L’absence de vision claire et partagée est citée dans les premières difficultés par les équipes, alors que les directions générales la citent en dernier
La difficulté à faire évoluer le SI est cité en n°1 par les métiers, mais en dernier par les DSI
Les organisations en silo sont citées par les équipes digital comme une difficulté majeure, alors que les directions legacy y sont beaucoup moins sensibles

#3 Des obstacles communs à surmonter

Bien que la transformation digitale soit bien avancée dans les grands groupes, elle engendre cependant des difficultés dans toutes les entreprises.
Le baromètre SmartLane constate ainsi des difficultés partagées par tous les types d’entreprises sur les questions d’alignement du système d’information, d’approche data driven et d’innovations produits.

Les ETI (entre 500 et 5000 personnes) sont celles qui marquent le plus le pas tandis que les TPE arrivent à tirer leur épingle du jeu, en se montrant très performantes sur les usages digitaux internes ou l’orientation client.

Les résultats de l’étude menée par Ipsos montrent quant à eux que les freins à cette transformation digitale sont : un manque de temps pour 54 % des entreprises, un problème de coût (49 %) et la complexité de mise en oeuvre (39 %). A noter : 36 % des sociétés sondées pointent un manque de compétences et de formation.

La clé de succès d’une transformation digitale réussie?

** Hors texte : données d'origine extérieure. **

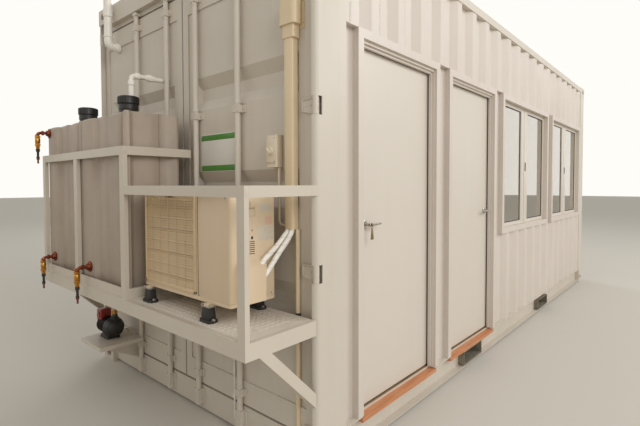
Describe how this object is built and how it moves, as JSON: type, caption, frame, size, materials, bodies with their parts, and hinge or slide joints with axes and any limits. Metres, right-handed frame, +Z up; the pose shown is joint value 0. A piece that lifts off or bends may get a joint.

La culture d’entreprise selon Gilles Babinet, digital champion de la France auprès de la Commission européenne.

Ainsi réussir sa transformation, c’est :

– S’assurer que la vision est claire et comprise par tous,
– S’assurer que chacun dans l’entreprise dispose des compétences et des outils nécessaires pour prendre part à la transformation
– S’assurer que, collectivement, les équipes savent interagir pour atteindre les objectifs fixés
– S’assurer, enfin, que chacun a compris ce que l’entreprise attend de lui dans cette transformation, et vit cette transformation positivement

Beaucoup d’entreprises font aujourd’hui le constat de l’échec de leur programme de transformation digitale. Une des raisons de cet échec tient à la sous-estimation de la dimension culturelle et organisationnelle de toute transformation.